BEGIN Collected data

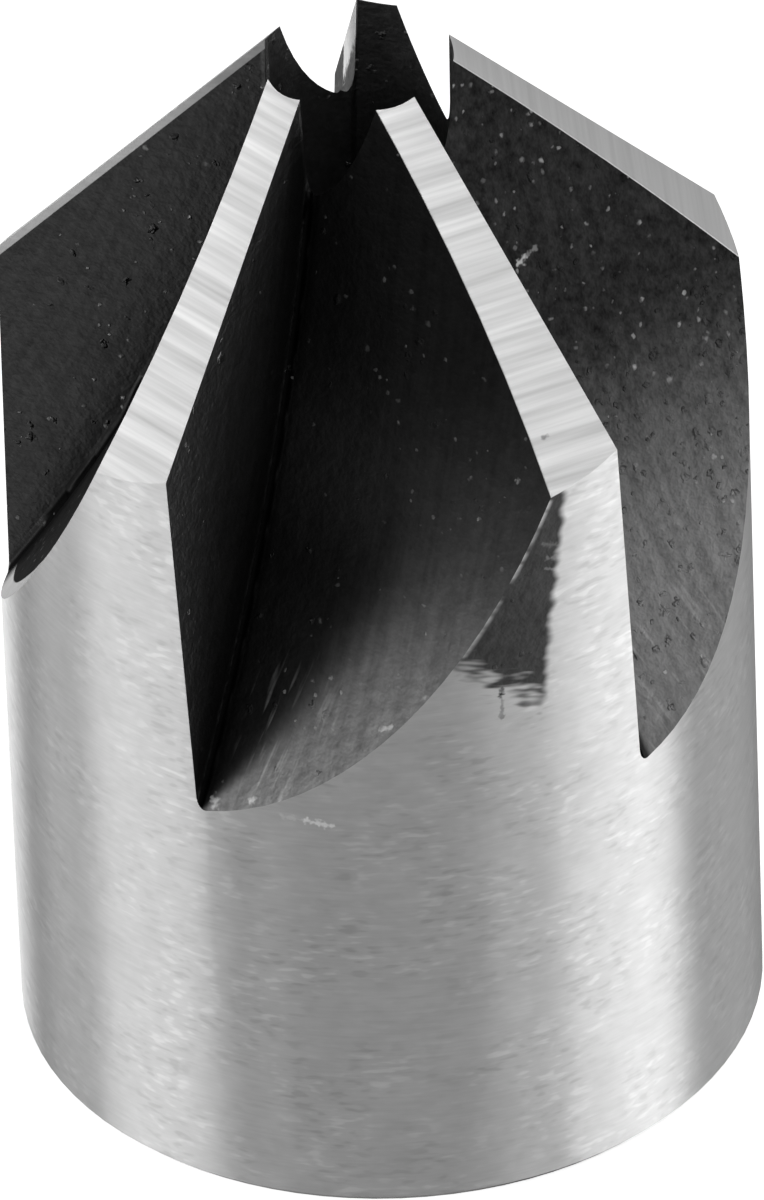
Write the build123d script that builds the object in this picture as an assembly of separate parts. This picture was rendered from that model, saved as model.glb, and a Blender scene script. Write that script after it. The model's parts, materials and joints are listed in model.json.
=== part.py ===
"""Slip-on countersink for a twist drill: a hollow five-flute cutter and the grub screw that clamps it.

Millimetres and degrees. The origin is the centre of the base, +Z runs up the tool's axis to the
cutting end, and the front of the tool faces -Y. Seen from the cutting end it turns anticlockwise,
so each tooth cuts with the wall on its anticlockwise side and its flute lies in front of that wall.
"""
import os
from itertools import cycle
from math import cos, radians, sin, sqrt, tan

from build123d import *

# Ground body
OUTSIDE_D = 16.0
SHOULDER_Z = 18.2            # height of the outer end of the cutting edges
POINT_ANGLE = 90.0           # included angle that the edges cut
BASE_CHAMFER = 0.2

# Bore, from the drill that goes through it
DRILL_D = 4.0
DRILL_PLAY = 0.05            # on the diameter
BORE_CHAMFER = 0.3

# Teeth
TEETH = 5
FIRST_EDGE_ANGLE = -122.5    # direction of the first edge's outer end, anticlockwise from +X
RADIAL_RAKE = 1.28           # the cutting face leans off the radius by this, seen from the end
AXIAL_RAKE = 2.81            # and off the axis by this, seen from the side
RELIEF_ANGLE = 15.3          # of the land behind the edge, square to the edge

# Flutes, milled by a disc cutter whose flat side makes the cutting face
CUTTER_D = 80.0
CUTTER_SIDE_ANGLE = 88.4     # between the cutter's flat side and its rim
CUTTER_CORNER_R = 0.2
CUTTER_WIDTH = 12.0
FLUTE_LENGTH = 8.3           # down the outside, from the edge's outer end to the run-out
FLUTE_DEPTH_AT_BORE = 2.3    # below the point, where the floor breaks into the bore
# The milled flutes aren't quite alike. From the first tooth on, each is cut this much deeper, and
# where a second pass widened it, that pass was turned on by this angle.
FLUTE_FEED_ERRORS = (0.0, 0.0, 0.0, 0.0, -0.15)
FLUTE_SECOND_PASSES = (0.0, 0.0, 0.0, 5.5, 0.0)

# Grub screw with a hexagon socket and a cup point, in the back of the body
SCREW_D = 4.0
SCREW_LENGTH = 5.0
SCREW_Z = 5.0
SCREW_CLEARANCE = 0.05       # between the threads, on the radius
SCREW_POINT_D = 2.0
SCREW_CUP_ANGLE = 120.0
SCREW_END_CHAMFER = 0.35
SOCKET_FLATS = 2.0
SOCKET_DEPTH = 2.2
POINT_STANDOFF = 0.3         # of the unscrewed point from the bore's wall
DRILL_POINT_ANGLE = 118.0    # of the drill that made the screw's hole
HOLE_MOUTH_CHAMFER = 0.3
HOLE_RUN_IN = 0.2            # the hole keeps its full width this far inside the bore's radius

outside_r = OUTSIDE_D / 2
bore_r = (DRILL_D + DRILL_PLAY) / 2
point_z = SHOULDER_Z + (outside_r - bore_r) / tan(radians(POINT_ANGLE / 2))
tooth_pitch = 360 / TEETH


def blank():
    """The turned blank: a cylinder with a conical end, bored right through."""
    outline = Polyline(
        (bore_r + BORE_CHAMFER, 0),
        (outside_r - BASE_CHAMFER, 0),
        (outside_r, BASE_CHAMFER),
        (outside_r, SHOULDER_Z),
        (bore_r, point_z),
        (bore_r, BORE_CHAMFER),
        close=True,
    )
    return revolve(Plane.XZ * make_face(outline), Axis.Z)


# The cutting face of a tooth whose edge ends on the +X axis: it leans back by the two rakes.
edge_end = Vector(outside_r, 0, SHOULDER_Z)
face_normal = Vector(tan(radians(RADIAL_RAKE)), 1, tan(radians(AXIAL_RAKE))).normalized()


def edge_point():
    """The inner end of the cutting edge, where the face meets the cone and the bore."""
    reach = (edge_end.X - bore_r) * face_normal.X + (edge_end.Z - point_z) * face_normal.Z
    y = reach / face_normal.Y
    x = sqrt(bore_r ** 2 - y ** 2)
    return Vector(x, y, point_z)


def flute_cutter(feed_error):
    """The disc cutter at the end of its feed, for a tooth whose edge ends on the +X axis.

    Its rim passes through two points of the flute's floor: the run-out on the outside and the
    place where the floor breaks into the bore.
    """
    run_out = Vector(outside_r - feed_error, 0, SHOULDER_Z - FLUTE_LENGTH)
    break_in = Vector(bore_r - feed_error, 0, point_z - FLUTE_DEPTH_AT_BORE)
    chord = break_in - run_out
    square = Vector(chord.Z, 0, -chord.X).normalized()
    rim_r = CUTTER_D / 2
    centre = (run_out + break_in) / 2 + square * sqrt(rim_r ** 2 - (chord.length / 2) ** 2)
    on_face = centre + face_normal * (edge_end - centre).dot(face_normal)
    far_r = rim_r - CUTTER_WIDTH / tan(radians(CUTTER_SIDE_ANGLE))
    disc = Cone(rim_r, far_r, CUTTER_WIDTH, align=(Align.CENTER, Align.CENTER, Align.MIN))
    disc = fillet(disc.edges().sort_by(Axis.Z)[0], CUTTER_CORNER_R)
    return Plane(origin=on_face, x_dir=-square, z_dir=face_normal) * disc


def land_cutter():
    """The space above the relieved land: a block whose underside holds the cutting edge."""
    edge = (edge_point() - edge_end).normalized()
    outward = Vector(1, 0, tan(radians(POINT_ANGLE / 2))).normalized()
    outward = (outward - edge * outward.dot(edge)).normalized()
    backward = edge.cross(outward)
    if backward.Y > 0:
        backward = -backward
    relief = radians(RELIEF_ANGLE)
    normal = outward * cos(relief) + backward * sin(relief)
    reach = 2 * (OUTSIDE_D + point_z)
    block = Box(reach, reach, point_z, align=(Align.CENTER, Align.CENTER, Align.MIN))
    return Plane(origin=edge_end, x_dir=edge, z_dir=normal) * block


# The grub screw points at the tool's axis from the back (+Y).
point_y = bore_r + POINT_STANDOFF
screw_axis = Plane(origin=(0, 0, SCREW_Z), x_dir=(0, 0, 1), z_dir=(0, 1, 0))


def screw_hole():
    """The tapped hole: full width up to the bore, then the drill's point, which opens into it."""
    hole_r = SCREW_D / 2 + SCREW_CLEARANCE
    full_from = bore_r - HOLE_RUN_IN
    cone_length = hole_r / tan(radians(DRILL_POINT_ANGLE / 2))
    mouth = outside_r - HOLE_MOUTH_CHAMFER
    beyond = outside_r + HOLE_MOUTH_CHAMFER
    outline = Polyline(
        (0, full_from - cone_length),
        (hole_r, full_from),
        (hole_r, mouth),
        (hole_r + beyond - mouth, beyond),
        (0, beyond),
        close=True,
    )
    return screw_axis * revolve(Plane.XZ * make_face(outline), Axis.Z)


def countersink_body():
    body = blank()
    tooth_turns = [Rot(0, 0, FIRST_EDGE_ANGLE + tooth * tooth_pitch) for tooth in range(TEETH)]
    for turn, feed_error, second_pass in zip(tooth_turns, cycle(FLUTE_FEED_ERRORS), cycle(FLUTE_SECOND_PASSES)):
        body -= turn * flute_cutter(feed_error)
        if second_pass:
            body -= turn * Rot(0, 0, second_pass) * flute_cutter(feed_error)
    for turn in tooth_turns:
        body -= turn * land_cutter()
    return body - screw_hole()


def grub_screw():
    """A set screw with a cup point towards the bore and its socket outwards."""
    screw_r = SCREW_D / 2
    point_r = SCREW_POINT_D / 2
    cup_depth = point_r / tan(radians(SCREW_CUP_ANGLE / 2))
    outline = Polyline(
        (0, cup_depth),
        (point_r, 0),
        (screw_r, screw_r - point_r),
        (screw_r, SCREW_LENGTH - SCREW_END_CHAMFER),
        (screw_r - SCREW_END_CHAMFER, SCREW_LENGTH),
        (0, SCREW_LENGTH),
        close=True,
    )
    screw = revolve(Plane.XZ * make_face(outline), Axis.Z)
    hexagon = RegularPolygon(SOCKET_FLATS / 2, 6, major_radius=False)
    screw -= Pos(0, 0, SCREW_LENGTH - SOCKET_DEPTH) * extrude(hexagon, SOCKET_DEPTH)
    return screw_axis * Pos(0, 0, point_y) * screw


parts = {
    "countersink_body": countersink_body(),
    "grub_screw": grub_screw(),
}
os.makedirs("parts", exist_ok=True)
for name, shape in parts.items():
    export_step(shape, f"parts/{name}.step")
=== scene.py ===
# %% [markdown]
# # A slip-on countersink, dressed for its picture
#
# The object is a hollow five-flute cutter that slips over a twist drill. Its outside and the narrow
# lands behind the cutting edges are ground bright. The flutes and the bore keep the dark skin that
# hardening leaves. All of its form is in the model that this script loads, so most of the work here
# is finish: each surface is found by its place on the tool and then gets its own grinding streaks,
# milling marks, scale and tone. The one new piece is the grub screw, which gets a real thread.

# %% Load the model
import json
from math import atan2, cos, degrees, pi, radians, sin, sqrt, tan

import bpy
from mathutils import Euler, Matrix, Vector


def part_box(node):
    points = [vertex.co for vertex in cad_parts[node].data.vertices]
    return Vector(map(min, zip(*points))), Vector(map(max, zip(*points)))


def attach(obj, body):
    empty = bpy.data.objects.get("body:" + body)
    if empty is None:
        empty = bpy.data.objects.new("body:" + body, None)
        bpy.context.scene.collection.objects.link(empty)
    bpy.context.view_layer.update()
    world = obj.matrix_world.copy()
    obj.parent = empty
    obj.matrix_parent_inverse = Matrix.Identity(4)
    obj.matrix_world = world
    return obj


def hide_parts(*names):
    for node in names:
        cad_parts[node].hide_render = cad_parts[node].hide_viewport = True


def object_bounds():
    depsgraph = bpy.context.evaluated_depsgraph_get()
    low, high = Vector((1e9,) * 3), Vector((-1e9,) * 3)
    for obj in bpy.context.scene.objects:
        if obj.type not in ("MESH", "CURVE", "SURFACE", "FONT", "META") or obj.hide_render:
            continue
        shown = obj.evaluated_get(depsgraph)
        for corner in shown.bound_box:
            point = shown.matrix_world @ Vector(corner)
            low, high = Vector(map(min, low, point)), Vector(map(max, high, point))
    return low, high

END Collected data

__Required task__
Restate the listing exactly, starting at its first line and ending at the line where "RELIEF_ANGLE = 15.3" occurs; include both and no other lines.

__Full output__
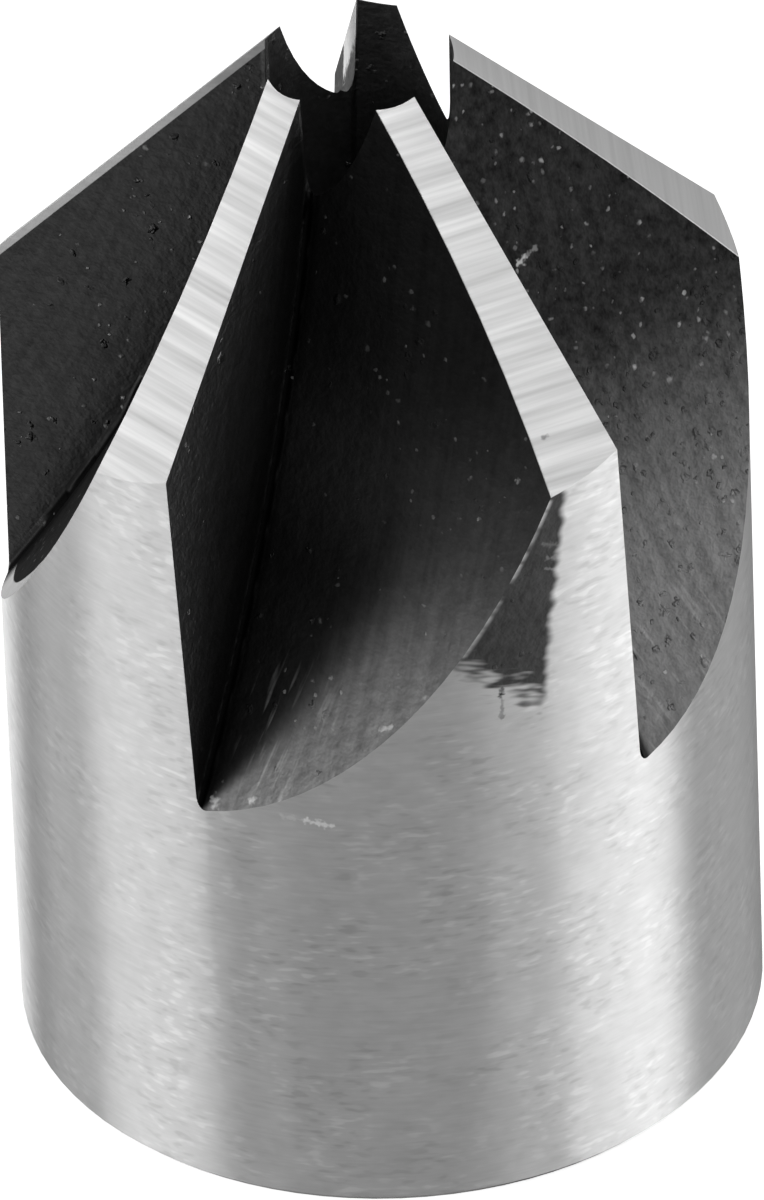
Write the build123d script that builds the object in this picture as an assembly of separate parts. This picture was rendered from that model, saved as model.glb, and a Blender scene script. Write that script after it. The model's parts, materials and joints are listed in model.json.
=== part.py ===
"""Slip-on countersink for a twist drill: a hollow five-flute cutter and the grub screw that clamps it.

Millimetres and degrees. The origin is the centre of the base, +Z runs up the tool's axis to the
cutting end, and the front of the tool faces -Y. Seen from the cutting end it turns anticlockwise,
so each tooth cuts with the wall on its anticlockwise side and its flute lies in front of that wall.
"""
import os
from itertools import cycle
from math import cos, radians, sin, sqrt, tan

from build123d import *

# Ground body
OUTSIDE_D = 16.0
SHOULDER_Z = 18.2            # height of the outer end of the cutting edges
POINT_ANGLE = 90.0           # included angle that the edges cut
BASE_CHAMFER = 0.2

# Bore, from the drill that goes through it
DRILL_D = 4.0
DRILL_PLAY = 0.05            # on the diameter
BORE_CHAMFER = 0.3

# Teeth
TEETH = 5
FIRST_EDGE_ANGLE = -122.5    # direction of the first edge's outer end, anticlockwise from +X
RADIAL_RAKE = 1.28           # the cutting face leans off the radius by this, seen from the end
AXIAL_RAKE = 2.81            # and off the axis by this, seen from the side
RELIEF_ANGLE = 15.3          # of the land behind the edge, square to the edge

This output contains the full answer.